Grundfos believes that rather than concentrating exclusively on motor efficiency, manufacturers, consultants and end users need to address total pump efficiency defined in the ISO 9906:2012 ‘Performance acceptance test for rotodynamic pumps’ standard, or ANSI/HI 11.6.2012 ‘Performance acceptance test for rotodynamic submersible pumps’ standard when discussing wastewater and submersible motor pumps. Of equal importance to motor efficiency are pump hydraulics, as the possibilities for improving pump efficiency are far greater. In the absence of an appropriate energy efficiency standard for the pump, it is inevitable the manufacturers and vendors are going to highlight the IE3 connection. This situation is starting to change and Europump is discussing proposals for an appropriate pump standard. The drive towards establishing a suitable standard cannot come exclusively from pump manufacturers, but has also to be driven by politicians and regulatory bodies.

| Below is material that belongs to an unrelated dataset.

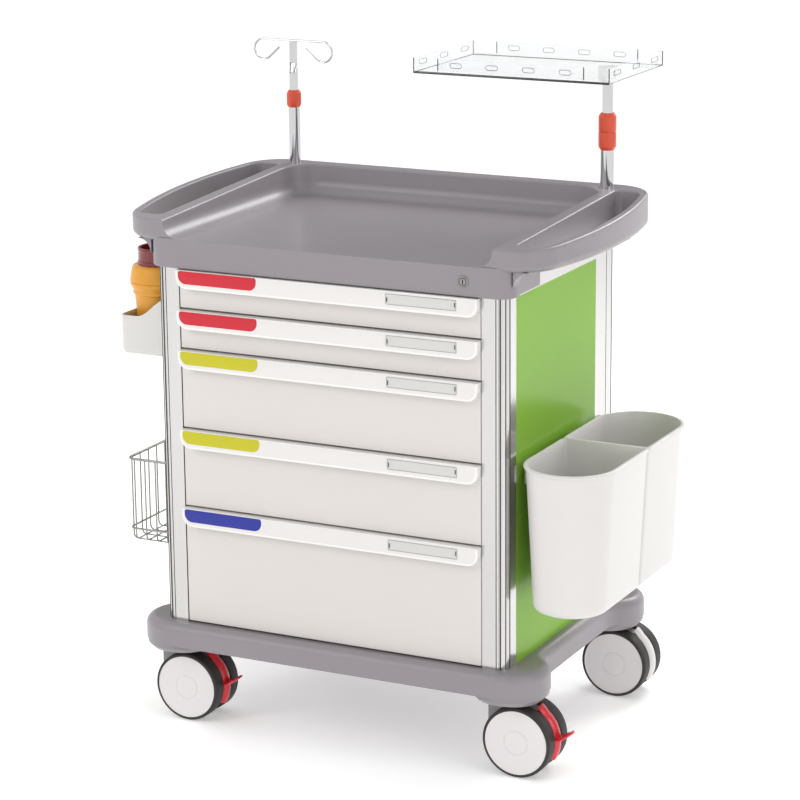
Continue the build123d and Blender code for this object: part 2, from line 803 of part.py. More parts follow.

“In recent years an energy standard has been produced for small circulator pumps where, like wastewater and submersible pumps, the motor and shaft are contained in a single housing and cannot be tested separately,” comments Mikael Nedergaard. “Endorsed by the EU, the standard drawn up by Europump, the pump manufacturers’ trade association and pump manufacturers, consists of seven classifications of energy-saving. The energy efficiency index (EEI) of the pump is calculated according to an annual load profile and the pump is labelled according to its energy efficiency. By introducing energy labelling, the end user can compare products and specify the most appropriate pump, or pumps, for the installation.”
If this can be achieved for circulator pumps, then it follows that an internationally recognised energy standard can also be produced for wastewater pumps. As the wastewater treatment industry is gradually moving to larger and more efficient treatment plants that require larger pumps, energy costs are going to become far more important. The pump industry and regulatory bodies will have to respond accordingly and invest in a testing regime that gives the end users the information that they require.